= Kandasamypalayam =

Village in Tamil Nadu, India

Kandasamypalayam is the town in Erode District belongs to Kollankoil Town Pachayat, located 25 km from Erode, Tamil Nadu, India. More than 75% of the people are dependent on agriculture and the rest are agri-based business and other occupations. There are two schools available in this village, one government primary school, another one English Medium School. Paddy, sugarcane, turmeric are the major crops cultivated in this area. The village water source is mainly based on Lower Bhavani Project Canal fed by Bhavanisagar Dam.

==Temple==
The well known temple for this area Sri Sadayappa Swami Temple is located near this village in kandasamypalayam. This temple is famous for Tamil Puthandu(Chithiraikani), on that day Annadhanam will be provided to thousands of people on behalf of village people.
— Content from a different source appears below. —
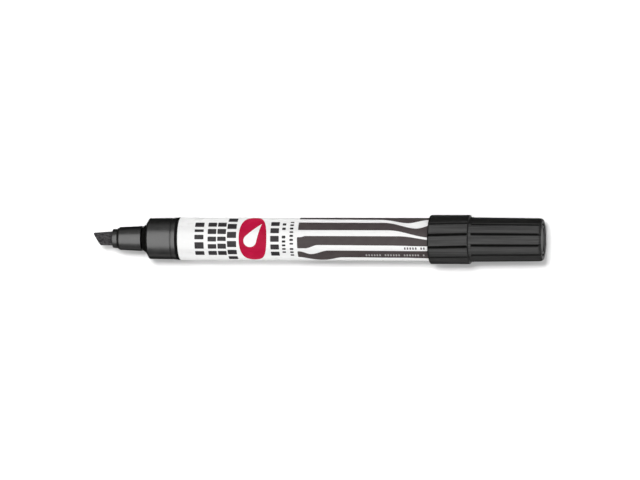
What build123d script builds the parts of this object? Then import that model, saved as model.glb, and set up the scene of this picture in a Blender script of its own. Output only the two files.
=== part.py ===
"""Broad chisel-tip marker with its cap pushed onto the tail.

The marker lies along X on a flat surface: the nib points to -X, the cap is at +X and +Z is up.
The origin is the bottom centre of the bounding box. All lengths are millimetres.

Every outline is drawn as (station, radius), where a station is the distance from the tip of the
nib along the axis. placed() moves a finished solid from that frame to the part's own frame.
"""

from build123d import *
from math import cos, radians, sin
import os

# ---- driving dimensions -------------------------------------------------------------------
POSTED_LENGTH = 152.8       # nib tip to the end of the cap
BARREL_R = 7.16             # outside of the printed sleeve
CAP_SKIRT_R = 8.20          # crest of a panel of the cap's wide skirt
CAP_BODY_R = 7.43           # crest of a panel of the cap's body, beside the skirt
CAP_BODY_END_R = 7.15       # the same, at the closed end

LAND_R = 7.00               # outside of the barrel where the posted cap sits

FIT = 0.03                  # gap left between two pieces that are pressed together
RUN = 0.05                  # radial running clearance of the cap on the barrel

# ---- stations along the axis --------------------------------------------------------------
LIP_START = 6.55            # front of the nib holder
NOSE_START = 8.45           # front edge of the nose
NOSE_END = 16.50            # back of the nose, where the neck begins
SHOULDER_START = 17.10      # front face of the front section
COLLAR_START = 19.30        # where the shoulder turns into the collar
RING_GROOVE = 26.60         # narrow groove round the collar
FLANGE_START = 27.20
SEAL_START = 28.85
TUBE_START = 29.80
LAND_START = 114.60         # the barrel steps down here to the land that the posted cap sits on
TUBE_END = 126.40
TAIL_END = 127.20
CAP_START = 114.70          # mouth of the cap
MOUTH_BORE_END = 119.50     # the wider bore behind the mouth, which takes the flange and the barrel's front
SKIRT_END = 128.30
CAP_SEAT = 127.40           # end of the bore that slides over the land
INNER_CAP_START = 129.60
INNER_CAP_FLOOR = 148.90
INNER_CAP_END = 150.00
LIP_RING_START = 150.60     # inward ring that holds the end plug

# ---- nib ----------------------------------------------------------------------------------
NIB_WIDE = 4.85             # across the broad side (Y)
NIB_THICK = 3.30            # across the narrow side (Z)
NIB_CORNER = 1.30
NIB_TIP_WIDE = 4.22
NIB_TIP_THICK = 2.90
NIB_TIP_CORNER = 1.10
NIB_TIP_OFFSET = -0.15      # the tip end's centre is this far off the axis in Y
NIB_END = 36.00
CUT_TOP = (0.0, 1.70)       # the slanted writing edge, as (station, y)
CUT_BOTTOM = (2.37, -2.25)
TIP_BEVEL = (0.50, 2.30)    # the sharp corner is taken off along a line from CUT_TOP to here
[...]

Other Temples include Sri Sellandiyamman temple, Sri Kariyakaaliyamman Temple, Sri Maahaaliyamman Temple, Sri Maariyamman Temple, Eswaran Temple, Perumal Temple.

==Weekly Market==
Kandasamypalayamweekly Market will be held on Tuesday every week. All agriculture people in surrounding areas bring their agricultural products to the market. The Market is present near to Panchayat office.